The object used to store experiences collected by agents in the environment is called the Experience Replay Buffer, and is defined by the class ReplayBuffer()
.
During training it can be added to using the ReplayBuffer.save2memory()
function, or ReplayBuffer.save2memoryVectEnvs()
for vectorized environments (recommended).
To sample from the replay buffer, call ReplayBuffer.sample()
.
from agilerl.components.replay_buffer import ReplayBuffer
import torch
field_names = ["state", "action", "reward", "next_state", "done"]
memory = ReplayBuffer(action_dim=action_dim, # Number of agent actions
memory_size=10000, # Max replay buffer size
field_names=field_names, # Field names to store in memory
device=torch.device("cuda"))
Parameters¶
- class agilerl.components.replay_buffer.ReplayBuffer(action_dim, memory_size, field_names, device=None)¶
The Experience Replay Buffer class. Used to store experiences and allow off-policy learning.
- Parameters:
- sample(batch_size, return_idx=False)¶
Returns sample of experiences from memory.
- save2memory(*args, is_vectorised=False)¶
Applies appropriate save2memory function depending on whether the environment is vectorised or not.
- Parameters:
*args –
Variable length argument list. Contains batched or unbatched transition elements in consistent order, e.g. states, actions, rewards, next_states, dones
is_vectorised (bool) – Boolean flag indicating if the environment has been vectorised
- save2memorySingleEnv(*args)¶
Saves experience to memory.
- Parameters:
*args –
Variable length argument list. Contains transition elements in consistent order, e.g. state, action, reward, next_state, done
- save2memoryVectEnvs(*args)¶
Saves multiple experiences to memory.
- Parameters:
*args –
Variable length argument list. Contains batched transition elements in consistent order, e.g. states, actions, rewards, next_states, dones
- class agilerl.components.replay_buffer.MultiStepReplayBuffer(action_dim, memory_size, field_names, num_envs, n_step=3, gamma=0.99, device=None)¶
The Multi-step Experience Replay Buffer class. Used to store experiences and allow off-policy learning.
- Parameters:
action_dim (int) – Action dimension
memory_size (int) – Maximum length of replay buffer
field_names (list[str]) – Field names for experience named tuple, e.g. [‘state’, ‘action’, ‘reward’]

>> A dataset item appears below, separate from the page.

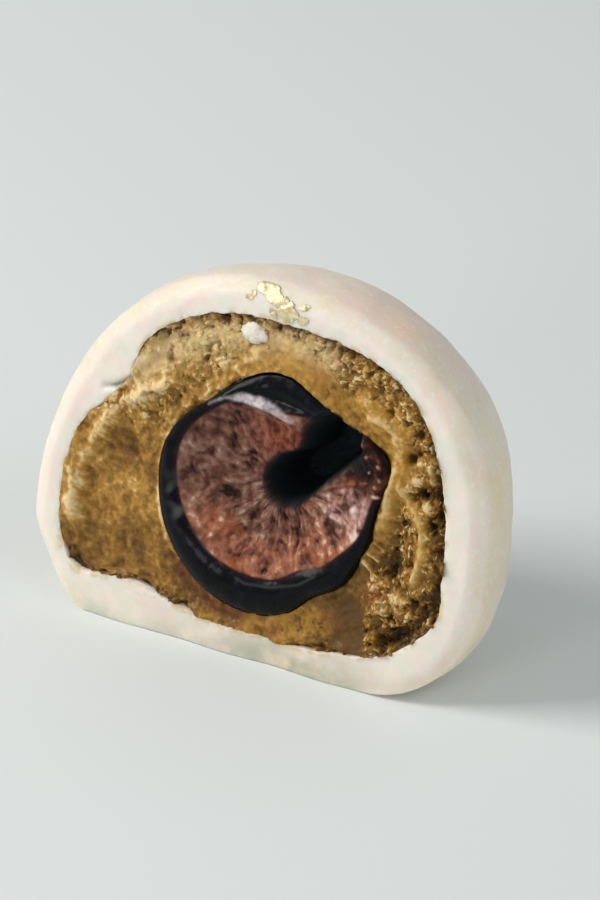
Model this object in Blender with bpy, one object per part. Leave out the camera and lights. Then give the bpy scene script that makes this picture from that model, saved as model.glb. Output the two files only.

num_envs (int) – Number of parallel environments for training
n_step (int, optional) – Step number to calculate n-step td error, defaults to 3
gamma (float, optional) – Discount factor, defaults to 0.99
device (str, optional) – Device for accelerated computing, ‘cpu’ or ‘cuda’, defaults to None
- sample(batch_size, return_idx=False)¶
Returns sample of experiences from memory.
- sample_from_indices(idxs)¶
Returns sample of experiences from memory using provided indices.

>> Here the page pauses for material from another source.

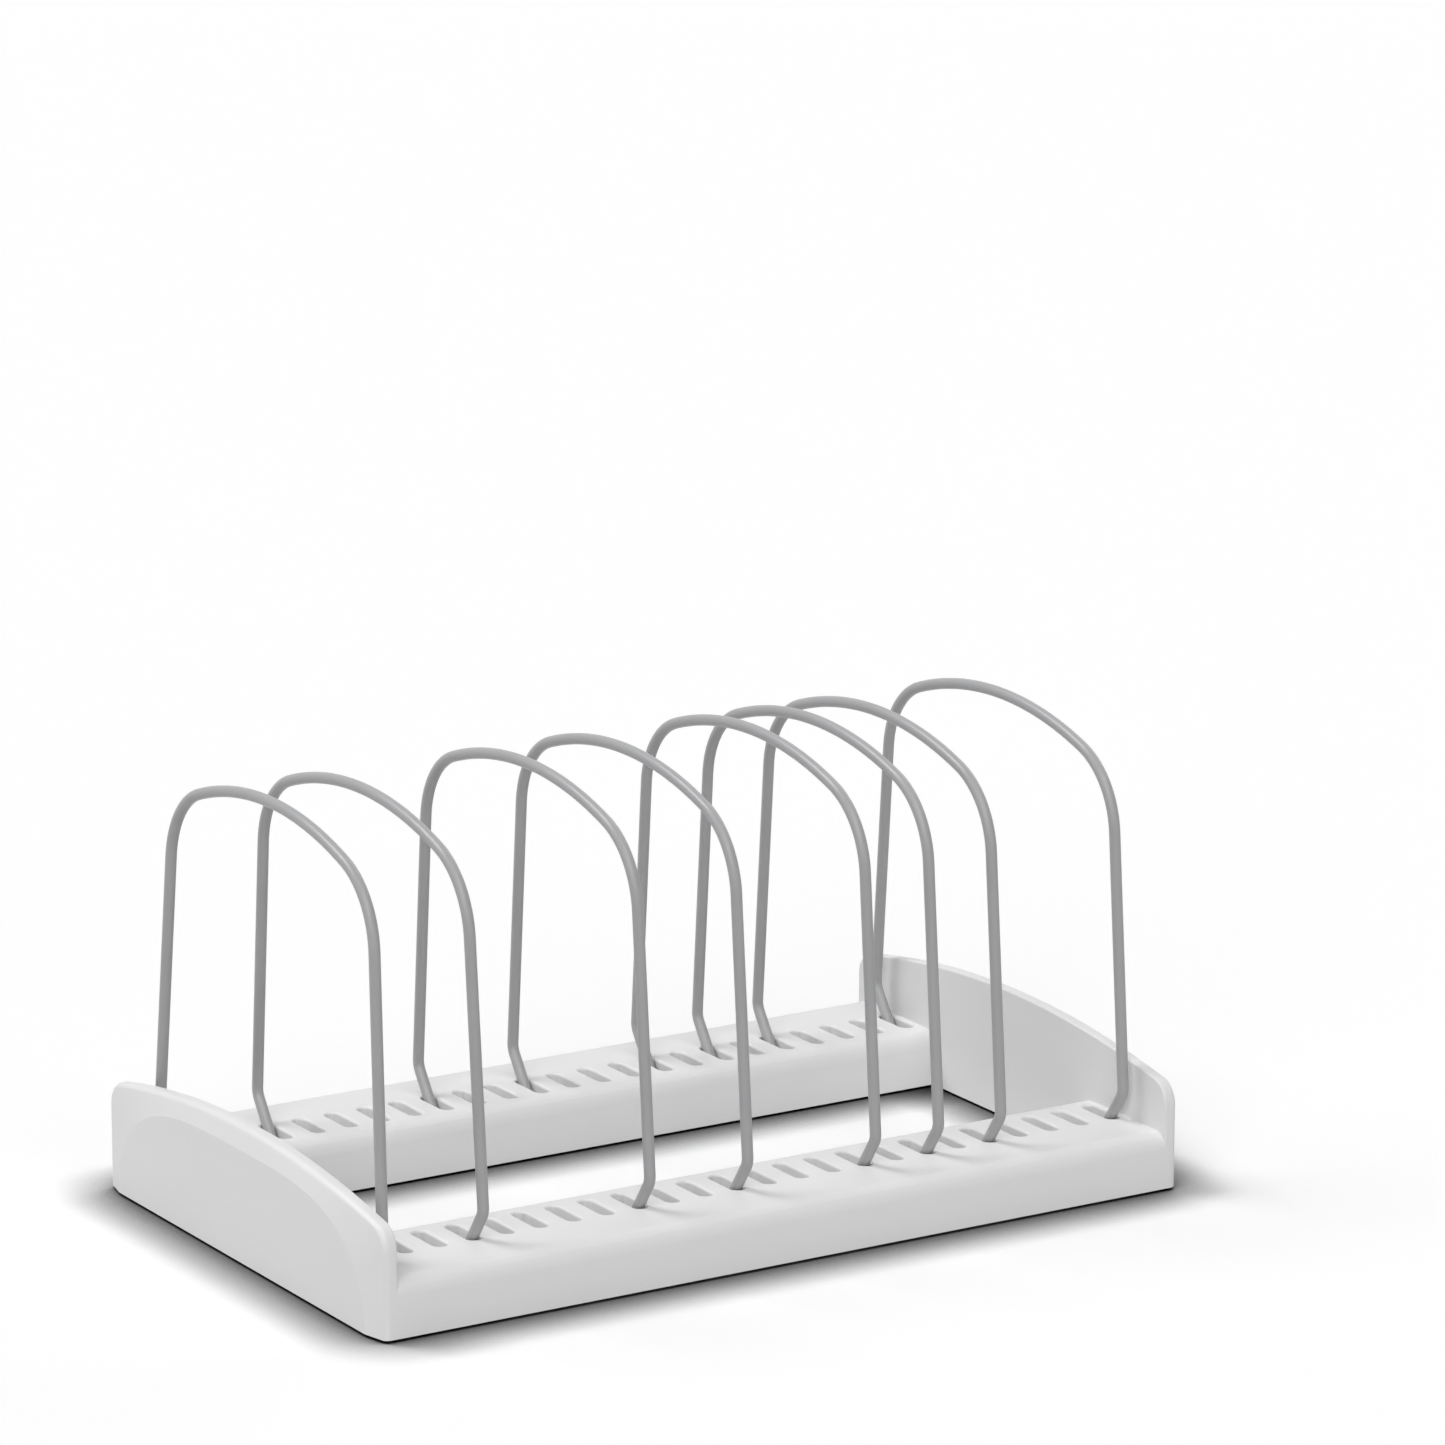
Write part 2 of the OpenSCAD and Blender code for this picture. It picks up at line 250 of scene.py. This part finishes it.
def newPiece(name, points, faces, material, node):
    mesh = bpy.data.meshes.new(name)
    mesh.from_pydata(points, [], faces)
    mesh.update()
    mesh.materials.append(material)
    piece = bpy.data.objects.new(name, mesh)
    bpy.context.scene.collection.objects.link(piece)
    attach(piece, "root")
    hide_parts(node)
    return piece


# Eight equal wires, each standing in one slot of both rails
wireSet = {
    "thickness": 0.004,  # full thickness, from which the centre line is worked out
    "coatedRadius": 0.00197,  # radius of the tube round it
    "railTop": 0.021,
    "height": 0.138,  # above the rails
    "archRadius": 0.157,
    "shoulderRadius": 0.030,
    "legSlope": 4.6,  # degrees
    "footSlope": 35.0,  # degrees
    "bendHeight": 0.0103,
    "bendRadius": 0.006,
    "tipRadius": 0.001,
    "footEntry": 0.0738,  # Y of the foot's outer side where it passes the rail's top
    "footBottom": 0.0059,
    "slotPitch": 0.0127,
    "slotCount": 24,
    "slots": (1, 4, 9, 12, 16, 18, 20, 24),
    "firstLean": 1.5,  # degrees that the first wire tilts towards +X
    "leanPivot": 0.0133,  # height about which it tilts, the middle of the pockets
    "sides": 28,
    "step": 3.0,  # degrees from ring to ring in the bends and shoulders
    "archStep": 0.75,  # and in the arch
    "tipRings": 6, "footRings": 6, "legRings": 24,
}


# Points of an arc round mid from angle start to end, in radians, and the
# directions along it
def arcLine(mid, radius, start, end, step):
    count = max(2, round(abs(math.degrees(end - start)) / step) + 1)
    angle = np.linspace(start, end, count)[:, None]
    ring = np.hstack([np.cos(angle), np.sin(angle)])
    return mid + radius * ring, np.hstack([-np.sin(angle), np.cos(angle)])


# The centre line in the Y-Z plane for Y from the near tip to the far tip: a
# straight foot, an arc for the bend, a straight leg, an arc for the shoulder
# that touches both the leg and the arch, the arch, and the same mirrored.
# Returns the points, the directions along the line and the tube's radius.
def dividerLine(values):
    half, tube = values["thickness"] / 2, values["coatedRadius"]
    foot, leg = math.radians(values["footSlope"]), math.radians(values["legSlope"])
    footDir = np.array([-math.sin(foot), -math.cos(foot)])
    legUp = np.array([-math.sin(leg), math.cos(leg)])
    inward = np.array([-math.cos(leg), -math.sin(leg)])
    rise, bend, shoulder = values["bendHeight"], values["bendRadius"], values["shoulderRadius"]
    footY = values["footEntry"] - half / math.cos(foot)
    corner = np.array([footY + rise * math.tan(foot), values["railTop"] + rise])
    reach = bend * math.tan((foot + leg) / 2)
    bendMid = corner + legUp * reach + inward * bend
    bendStart = corner + footDir * reach
    tipRound = values["tipRadius"]
    drop = (tube - tipRound) * math.sin(foot) + tipRound * (1 - math.cos(foot))
    tip = bendStart + footDir * (bendStart[1] - values["footBottom"] - drop) / math.cos(foot)
    arch = values["archRadius"]
    archMid = np.array([0, values["railTop"] + values["height"] - half - arch])
    across = corner + inward * shoulder - archMid
    along = across @ legUp
    up = math.sqrt(along ** 2 - across @ across + (arch - shoulder) ** 2) - along
    shoulderMid = corner + inward * shoulder + legUp * up
    meet = math.atan2(*(shoulderMid - archMid)[::-1])

    # the rounded tip: a quarter circle from the cut face out to the full radius
    quarter = np.linspace(0, math.pi / 2, values["tipRings"])
    tipRadius = tube - tipRound + tipRound * np.sin(quarter)
    tipPoints = tip - footDir * (tipRound * (1 - np.cos(quarter)))[:, None]
    footSteps = np.linspace(0, 1, values["footRings"])[1:-1, None]
    straightFoot = tipPoints[-1] + (bendStart - tipPoints[-1]) * footSteps
    bendPoints, bendWay = arcLine(bendMid, bend, -foot, leg, values["step"])
    shoulderPoints, shoulderWay = arcLine(shoulderMid, shoulder, leg, meet, values["step"])
    legSteps = np.linspace(0, 1, values["legRings"])[1:-1, None]
    legPoints = bendPoints[-1] + (shoulderPoints[0] - bendPoints[-1]) * legSteps
    archPoints, archWay = arcLine(archMid, arch, meet, math.pi / 2, values["archStep"])
    points = np.vstack([tipPoints, straightFoot, bendPoints, legPoints, shoulderPoints, archPoints[1:]])
    ways = np.vstack([np.tile(-footDir, (len(tipPoints) + len(straightFoot), 1)), bendWay,
                      np.tile(legUp, (len(legPoints), 1)), shoulderWay, archWay[1:]])
    radii = np.full(len(points), tube)
    radii[:len(tipRadius)] = tipRadius
    mirror = np.array([-1, 1])
    points = np.vstack([points, (points * mirror)[-2::-1]])
    ways = np.vstack([ways, (ways * -mirror)[-2::-1]])
    return points, ways, np.concatenate([radii, radii[-2::-1]])


# A tube round the centre line: the point at angle t of a ring lies r sin t
# along X and r cos t square to the line from its middle, where r is the tube's
# radius there. A flat disc closes each end. The wire is then tilted by lean
# about its pivot and set at its place along X.
def dividerMesh(values, place, lean):
    line, ways, radii = dividerLine(values)
    sides = values["sides"]
    angle = np.linspace(0, 2 * math.pi, sides, endpoint=False)
    normal = np.stack([ways[:, 1], -ways[:, 0]], axis=1)
    off = radii[:, None] * np.cos(angle)
    ring = np.empty((len(line), sides, 3))
    ring[..., 0] = radii[:, None] * np.sin(angle)
    ring[..., 1:] = line[:, None, :] + off[..., None] * normal[:, None, :]
    tilt = math.radians(lean)
    x, z = ring[..., 0].copy(), ring[..., 2] - values["leanPivot"]
    ring[..., 0] = place + x * math.cos(tilt) + z * math.sin(tilt)
    ring[..., 2] = values["leanPivot"] - x * math.sin(tilt) + z * math.cos(tilt)
    row, col = np.meshgrid(np.arange(len(line) - 1), np.arange(sides), indexing="ij")
    after = (col + 1) % sides
    ringStart, nextStart = row * sides, (row + 1) * sides
    quads = np.stack([nextStart + col, nextStart + after, ringStart + after, ringStart + col], axis=-1)
    last = (len(line) - 1) * sides
    discs = [list(range(sides)), list(range(last, last + sides))[::-1]]
    return ring.reshape(-1, 3), quads.reshape(-1, 4).tolist() + discs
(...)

- save2memory(*args, is_vectorised=False)¶
Applies appropriate save2memory function depending on whether the environment is vectorised or not.
- Parameters:
*args –
Variable length argument list. Contains batched or unbatched transition elements in consistent order, e.g. states, actions, rewards, next_states, dones
is_vectorised (bool) – Boolean flag indicating if the environment has been vectorised
- save2memorySingleEnv(*args)¶
Saves experience to memory.
- Parameters:
*args –
Variable length argument list. Contains transition elements in consistent order, e.g. state, action, reward, next_state, done
- save2memoryVectEnvs(*args)¶
Saves multiple experiences to memory.
- Parameters:
*args –
Variable length argument list. Contains transition elements in consistent order, e.g. state, action, reward, next_state, done
- class agilerl.components.replay_buffer.PrioritizedReplayBuffer(action_dim, memory_size, field_names, num_envs, alpha=0.6, n_step=1, gamma=0.99, device=None)¶
The Prioritized Experience Replay Buffer class. Used to store experiences and allow off-policy learning.
- Parameters:
action_dim (int) – Action dimension
memory_size (int) – Maximum length of replay buffer
field_names (list[str]) – Field names for experience named tuple, e.g. [‘state’, ‘action’, ‘reward’]

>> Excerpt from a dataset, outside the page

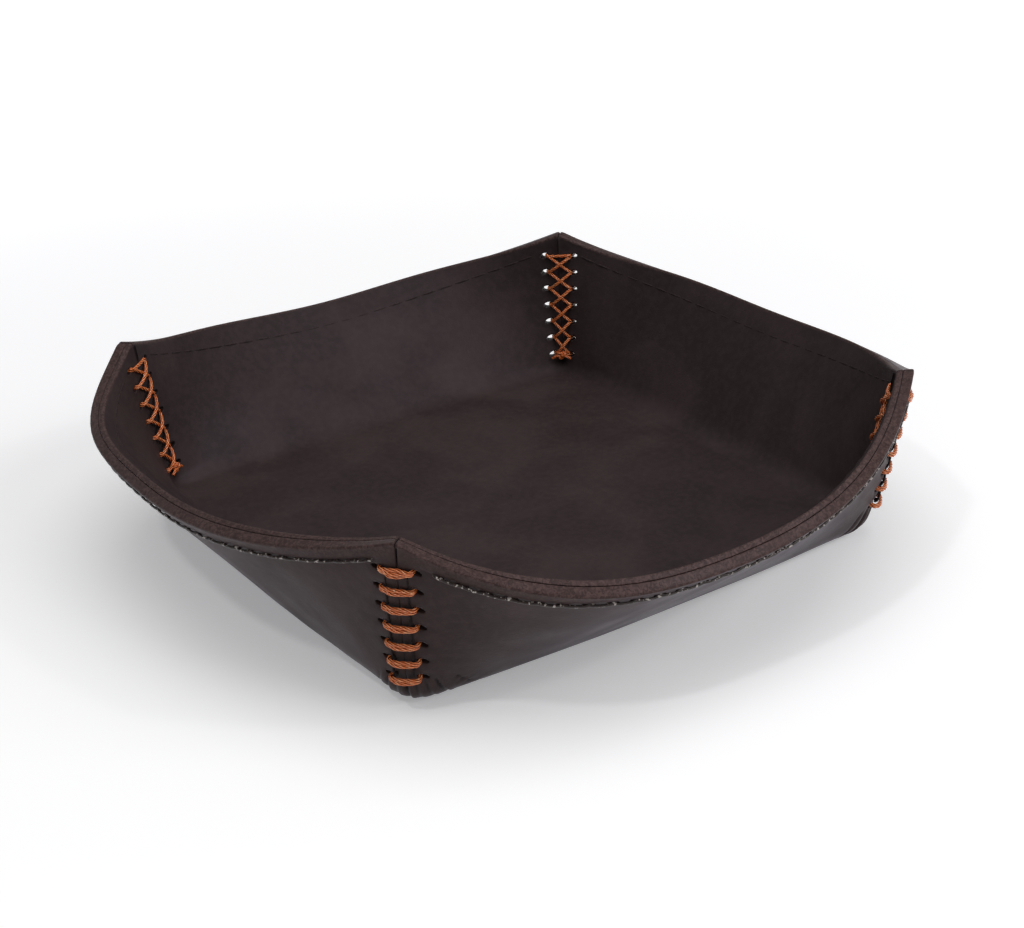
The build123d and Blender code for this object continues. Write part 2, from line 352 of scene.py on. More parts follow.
def mouth(wall, end, z, distance=lace_inset):
    """A place on the outer face, the directions out of it and along it, and the way of a hole from there."""
    t = place_from_seam(wall, end, z, distance)
    place = face_point(wall, np.array([t]), np.array([z]), 0.0)[0]
    out = square_out(wall, t, z)
    along = directions(wall, np.array([t]), np.array([z]))[0][0]
    way = out - along * hole_lean * seam_lead(wall, np.array([end]), np.array([z]))[0]
    return place, out, along, way


holes = []
for wall in walls:
    for end in (-1.0, 1.0):
        for z in lace_rows:
            place, out, along, way = mouth(wall, end, z)
            up = np.cross(out, along)
            holes.append(dict(place=place, out=out, along=along, up=up, away=-end * along, way=way))
print("lace holes:", len(holes))

# %% [markdown]
# ## Sculpting the leather
# The thread pulls the leather in: a dimple round each slit, a dent under each bar, a groove where the two walls
# meet, and creases that run down from the last bar to the floor. A sculpting brush would do it by hand. Here
# each is a bell-shaped push along the surface's own normal, so that every corner gets the same marks at its own
# slits, and so that the same numbers can also paint shade into the leather's colour there.

# %% Sizes of the pushes
far_off = 99.0
side_of_joint = np.concatenate([np.ones(len(near)), np.zeros(len(middle_columns)), -np.ones(len(near) - 1)])
joint_side = np.tile(side_of_joint, 4)
joint_distance = np.tile(np.concatenate([near, np.full(len(middle_columns), far_off), near[:0:-1]]), 4)
outer_dimple, inner_dimple = 0.26, 0.16
outer_groove_start, inner_groove_start = 4.4, 7.4
lowest_lace, highest_lace = 6.6, 33.4
bar_dent, bar_reach = 0.10, 3.9
seam_drop, seam_dent, seam_end = 3.0, 0.10, 4.2
pit_depth, pit_height = 0.9, 6.3
crease_reach = 14
# Each crease has a place beside the joint where it starts, a lean and a depth.
crease_lines = [
    (-6.4, -0.34, 0.20),
    (-4.2, -0.20, 0.42),
    (-2.2, -0.08, 0.24),
    (-0.2, 0.02, 0.62),
    (1.7, 0.05, 0.26),
    (3.4, 0.16, 0.30),
    (5.2, 0.34, 0.46),
    (8.8, 0.70, 0.40),
]
print("crease lines at each corner:", len(crease_lines))


# %% Pushes of the thread
def bell(value, width):
    return np.exp(-((value / width) ** 2))


def past(value, start, steepness):
    """Goes smoothly from 0 to 1 where the value passes the start."""
    return 1 / (1 + np.exp(-(value - start) * steepness))


def on_wall(z):
    return past(z, 2.2, 2.5)


def press_slits(grid, inner):
    """A dimple round each slit, with the leather raised a little about it, and painted shade in the dimple."""
    push, dark = np.zeros(grid.shape[:2]), np.zeros(grid.shape[:2])
    for hole in holes:
        gap = grid - (hole["place"] - hole["way"] * whole_wall * inner)
        close = np.linalg.norm(gap, axis=-1) < 7
        along, up, out = (dot(gap[close], hole[axis]) for axis in ("along", "up", "out"))
        same_face = np.abs(out) < 1.6
        dimple = bell(along, 1.8) * bell(up, 1.0) * same_face
        push[close] += dimple * (inner_dimple if inner else outer_dimple)
        push[close] -= bell(along, 2.6) * bell(up, 2.2) * same_face * 0.05
        # Painted shade: the colour is darkened in the dimple round the slit.
        dark[close] = np.maximum(dark[close], dimple * 0.55)
    return push, dark


def press_threads(beside, z, drops):
    """Dents under the bars of the lace and under the rim's seam."""
    push = seam_dent * bell(drops[:, None] - seam_drop, 0.40) * (beside > seam_end)
    for row in lace_rows:
        push = push + bar_dent * bell(z - row, 0.65) * (beside < bar_reach) * on_wall(z)
    return push, 0 * z


print("a bell at its width:", bell(1.0, 1.0).round(2), "and a step at its start:", past(0.0, 0.0, 1.0))


# %% Pushes at the joints
def press_joint(beside, z, inner):
    """A groove where the walls meet, shallow where the lace covers it, with painted shade along it."""
    deep = past(z, inner_groove_start if inner else outer_groove_start, 2.2)
    deep *= 1 - 0.7 * past(z, lowest_lace, 3) * past(-z, -highest_lace, 3)
    groove = 0.50 * bell(beside, 0.15) + 0.16 * bell(beside, 0.7)
    # The second value is painted shade along the groove.
    return groove * deep, bell(beside, 0.22) * deep * 0.95


def press_creases(beside, z):
    """Creases from the last bar down to the floor, each with a low ridge beside it and painted shade along it.
    """
    push, dark = 0 * z, 0 * z
    window = bell(np.maximum(0, z - 5.4), 1.5) * bell(np.minimum(0, z - 2.2), 1.3) * (beside < crease_reach)
    for start, lean, deep in crease_lines:
        line = beside * joint_side - start - lean * (6.5 - z)
        push += deep * (bell(line, 0.42) - 0.35 * bell(line - 0.85, 0.5)) * window
        # Painted shade along each crease.
        dark = np.maximum(dark, bell(line, 0.34) * window * min(1, deep * 2.2))
    return push, dark


def press_inner_corner(beside, z):
    """A pit at the foot of each inner corner, with painted shade in it."""
    pit = bell(beside, 1.5) * bell(z - pit_height, 2.3) * on_wall(z - whole_wall)
    # The second value is painted shade in the pit.
    return pit_depth * pit, pit


print("groove in the open joint:", press_joint(0.0, 36.0, inner=False)[0].round(2), "mm deep")


# %% All the pushes on one face
hide_unevenness = 0.06


def unevenness(grid):
    x, y, z = grid[..., 0], grid[..., 1], grid[..., 2]
    broad = np.sin(x * 0.21 + 1.3) * np.sin(y * 0.17 + 0.4)
    return hide_unevenness * (broad + 0.5 * np.sin(x * 0.43 + z * 0.3))


def normals_of(grid):
    across = np.roll(grid, -1, axis=1) - np.roll(grid, 1, axis=1)
    normal = np.cross(across, np.gradient(grid, axis=0))
    size = np.linalg.norm(normal, axis=-1, keepdims=True)
    return normal / np.maximum(size, 1e-9)


def sculpt(grid, drops, inner):
    """Pushes the seen face of a ply, and returns the painted shade of the pushed places."""
    z = grid[..., 2]
    beside = joint_distance[None, :] + 0 * z
    presses = [press_slits(grid, inner), press_joint(beside, z, inner)]
    if inner:
        presses.append(press_inner_corner(beside, z))
    else:
        presses += [press_threads(beside, z, drops), press_creases(beside, z)]
    push = unevenness(grid) + sum(press[0] for press in presses)
    dark = np.maximum.reduce([press[1] for press in presses])
    return grid - normals_of(grid) * push[..., None], dark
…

num_envs (int) – Number of parallel environments for training
alpha (float, optional) – Alpha parameter for prioritized replay buffer, defaults to 0.6
n_step (int, optional) – Step number to calculate n-step td error, defaults to 1
gamma (float, optional) – Discount factor, defaults to 0.99
device (str, optional) – Device for accelerated computing, ‘cpu’ or ‘cuda’, defaults to None
- sample(batch_size, beta=0.4)¶
Returns sample of experiences from memory.
- Parameters:
batch_size (int) – Number of samples to return
- sample_from_indices(idxs)¶
Returns sample of experiences from memory using provided indices.
- save2memory(*args, is_vectorised=False)¶
Applies appropriate save2memory function depending on whether the environment is vectorised or not.
- Parameters:
*args –
Variable length argument list. Contains batched or unbatched transition elements in consistent order, e.g. states, actions, rewards, next_states, dones
is_vectorised (bool) – Boolean flag indicating if the environment has been vectorised
- save2memorySingleEnv(*args)¶
Saves experience to memory.
- Parameters:
*args –
Variable length argument list. Contains transition elements in consistent order, e.g. state, action, reward, next_state, done
- save2memoryVectEnvs(*args)¶
Saves multiple experiences to memory.
- Parameters:
*args –
Variable length argument list. Contains transition elements in consistent order, e.g. state, action, reward, next_state, done
- update_priorities(idxs, priorities)¶
Update priorities of sampled transitions.